MC: As a person who just enjoys buying music at local stores, I love Record Store Day, in that it brings special attention to local vendors and maybe brings out some people who otherwise wouldn’t patronize the stores to buy some music that they can’t otherwise buy online or at big retailers. If that creates one new regular customer for a local vendor, then to me, it’s worth it. At the same time, if local musicians don’t operate in a similar manner to the local vendors, promoting their releases specifically for Record Store Day and making sure they get into bins with said Katy Perry pink vinyl remix 12-inch, then it completely defeats the purpose of Record Store Day.
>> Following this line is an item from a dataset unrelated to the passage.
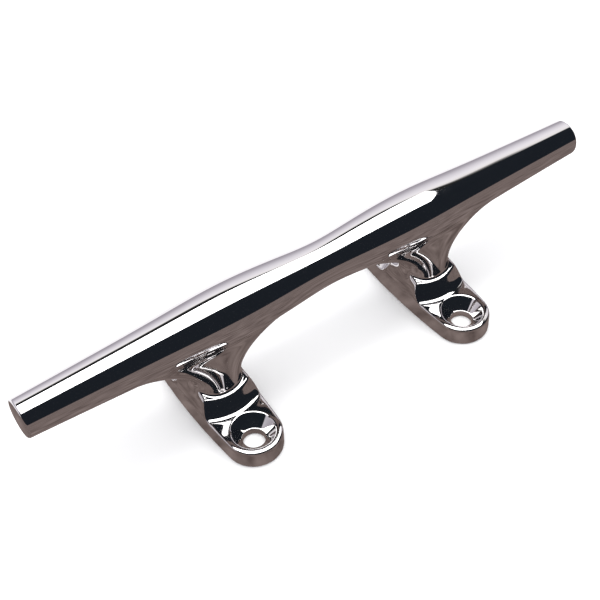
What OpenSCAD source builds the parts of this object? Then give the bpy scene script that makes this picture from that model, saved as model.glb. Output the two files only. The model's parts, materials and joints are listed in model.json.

Similar to the vendors, if someone coming out to buy the Katy Perry release picks up the Neighbours seven-inch and brings it home as well, and that creates one new follower for Neighbours, it’s worth it. But in order for that to happen, local artists need to release and promote music around Record Store Day and get themselves in the mix. It’s imperative, really.


KS: What’s coming up in the near future for Neighbours? Any gigs in the works?
MC: We’re currently recording new material with Derek White, who produced our self-released EP and the songs on our Get Hip seven-inch. We’re going to release some new music, hopefully by the end of the year, in a yet-to-be-determined format. In addition to our seven-inch release show at Gooski’s this Saturday with The Long Time Darlings and Ben Hardt, we’ve got a gig at Howlers Coyote Café in Bloomfield on May 18 with Balloon Ride Fantasy and Delicious Pastries, and we are playing a WYEP Third Thursday show at the WYEP Community Broadcast Center on June 21 at 7 p.m. Other than that, we are taking some time to finish up recording, work on some new material, and potentially book some more out-of-town gigs to promote the seven-inch.